Joyous ‘Hairspray’ in Laguna dances its way to racial equality

By Eric Marchese

Substitute the term “social progress” for the word “beat” in the song title “You Can’t Stop the Beat,” and you get a pretty good idea of what the musical “Hairspray,” beneath its bright, feel-good surface, is really about.

Getting both levels of the 2002 Broadway musical right is the key to any successful production.

Mark O’Donnell and Thomas Meehan’s script, based on John Waters’ 1988 film, Mark Shaiman’s early ’60s-style score, and Shaiman and Scott Wittman’s lyrics all do double-duty, keeping things light and entertaining, yet also delivering the weightier message that by 1962, American society was long overdue for extending the same rights to all regardless of skin color.

A visit to Laguna Playhouse should satisfy anyone looking for a show that’s a rockin’ good time all around as well as anyone eager to absorb the issues undergirding “Hairspray.”

Director Paula Hammons Sloan couldn’t ask for a better heroine than Nicole Powell’s Tracy Turnblad, James W. Gruessing, Jr., and Rick Grossman as her loving parents, Allison Foote as villainous Velma Von Tussle, or the young actors playing Tracy’s peers in Baltimore circa 1962.

Tracy’s dream is to become a dancer on “The Corny Collins Show,” a popular locally-based TV program featuring everyday high-school teens doing the latest rock dances – sort of an early example of reality TV.

As short, squat Tracy is unlike the show’s nominal stars – lithe teens like Elvis wannabe Link Larkin (Tanner Callicutt) and slim beauty Amber Von Tussle (Haley Chaney) – the odds seem stacked against her.

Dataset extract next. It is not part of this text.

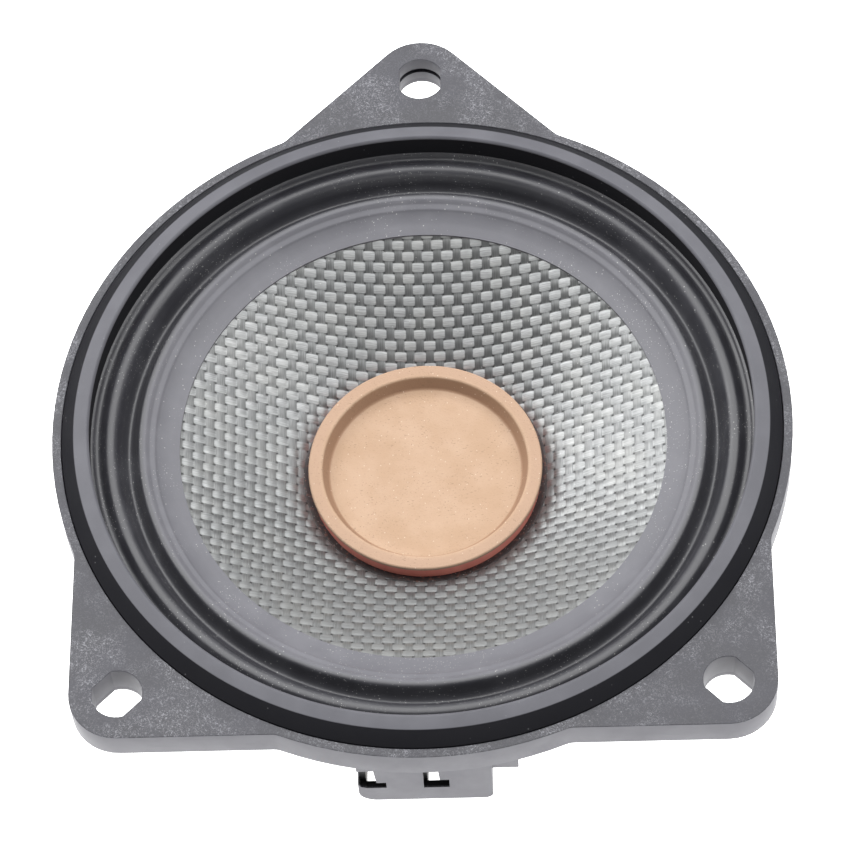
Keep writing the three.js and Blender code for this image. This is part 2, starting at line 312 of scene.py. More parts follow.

But Tracy’s an absolute killer on the dance floor, quick to learn new steps, routines or styles in just minutes, and she’s tremendously exuberant and resilient.

That never-say-die nature comes into play once we realize Tracy is bent on seeing young black dancers become fully, and permanently, integrated into the Collins show – a concept facing a storm of opposition from many sources.

Combining something so potent as the fight for civil rights with the explosive joy of early rock music takes a deft hand. Shaiman and company have created the perfect formula, and Sloan and her cast get the most out of it, giving the social issues just enough weight to be plausible. Boosting the lighter side are Michael A. Ferrara’s music direction, Musical Theatre OC’s scenic design and Keith Lambert’s costumes.

All Broadway musical and true to John Waters in style and tone, “Hairspray” is also an accurate snapshot of our nation during its last gasps of innocence, showing how segregation was an accepted, unchallenged way of life.

“Hairspray” has plenty of the laughs we’d expect, but also loads of spirit and heart. Its sophisticated book and lyrics show how teens interacting via dance in a racial melting pot in mid-20th-century America helped form the figurative and literal roots of rock ’n’ roll.

Via the TV show broadcasts, the teens of “Hairspray” joyfully express themselves via dance – and Sloan’s choreography delivers every early ’60s dance step you can imagine. Lambert’s costumes are pleasingly bright, lively and true to period, and the sets are subtly and slightly cartoonish – wholly fitting in that the story’s broad strokes are like a brightly colored comic strip.

The shining focus of Laguna’s staging, Powell’s Tracy is bursting with sunny optimism and can-do gumption, well complemented by Kristen Daniels as Tracy’s dorky yet loyal, true-blue best pal, Penny.

Gruessing’s Edna is no drag parody, but a plus-sized, middle-aged matron with a nasally rumbling and New York-inflected voice whose coarse basic nature doesn’t belie her love for Wilbur and Tracy.

Like daughter Tracy, Grossman’s Wilbur is short, chunky and fun-loving. Callicutt’s Link a basically good-hearted kid driven to achieve musical fame but not snooty about potential stardom. Chaney’s comically shallow airhead Amber is an early ’60s Valley Girl with a superiority complex.

Foote’s slender ex-diva Velma is a cackling, vindictive witch. Jared Kaitz is an exuberant Corny. Jovan Watlington’s Seaweed, Tracy’s new black friend, is hip, funky, and so cool, he doesn’t even need to try, and Dwan Hayes is all sensuality and sizzle as Seaweed’s radio star mom, Motormouth Maybelle.

Under Sloan and Ferrarra’s hands, the musical numbers are immensely satisfying – notably, the up-tempo “Welcome to the ’60s”; the smokin’ “Big, Blonde and Beautiful”; “Without Love,” describing love’s power; and the stirring gospel number “I Know Where I’ve Been.”

It’s “You Can’t Stop the Beat” though, the big finale, that packages the show’s message about the inevitability of racial equality in a classic rock song meant to get the audience on its feet. It’s meant to, and that it does.